OMG a weird new disease affecting "one in six women" especially "history of depression" types so watch the fuck out Jezebel readers! Tokaphobia is the fear of something completely natural and timeless, and if our brain wasn't operating on, like, way too many of them right now we'd be drenching this post in drug references. Anyway! Tokophobic Jaqueline is totally normal, until she gets pregnant, at which point, about a trimester in, her fetuses turn into deranged demon aliens growing inside her womb trying to take control of her body. Sound familiar? So anyway, she aborts them. But they refuse to be defeated!
'I close my eyes and start to drift off and that's when they appear.

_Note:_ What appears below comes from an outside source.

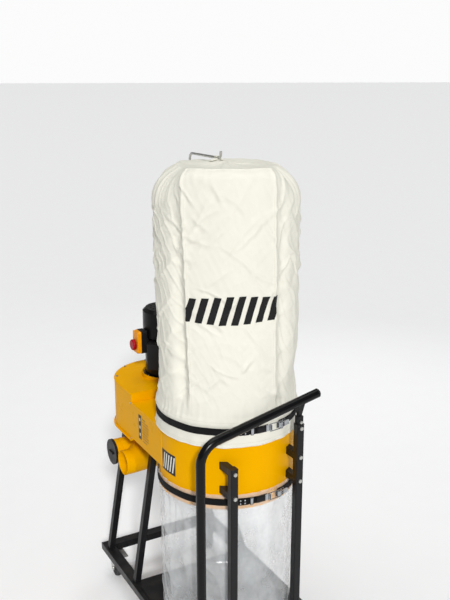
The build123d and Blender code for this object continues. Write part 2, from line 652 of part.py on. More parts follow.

Sometimes I hear them giggling from my cupboard or playing with Barbie at the end of my bed.' In the dream Jacqueline is happy, until she rushes to hug her children and finds them covered in blood. 'I tell them again and again, "I'm sorry Mummy wasn't brave enough to have you."'
Ok, the rest of this story is hard to read. It's all about women who have traumatic childhoods that are exacerbated by traumatic and painful childbirths and people equating childbirth with rape and violence and pretty much only serves to remind us why, despite our relentless hateration of our health care system, that drugs and C-sections exist. Also: suppressed memories. Which this story is very shortly about to become!
Hard Labor [Telegraph]
DISCUSSION
Um, I'm like totally barren (my doctor keeps trying to explain what reproductive options I have and couldn't be less interested in hearing about it) and I still have nightmares about giving birth to weird hybrid/talking/evil demon babies. Those started, by the way, when I was about 8. I should also mention that my mom used to teach lamaze classes in our living room and for many years I thought that those filmstrips were something EVERYONE watched for fun... I love kids, but when I get some of my own I'm adopting them from the kennel. I also hereby volunteer to take the older ones, because I don't think I can be trusted to take care of anything that doesn't have a completely formed skull.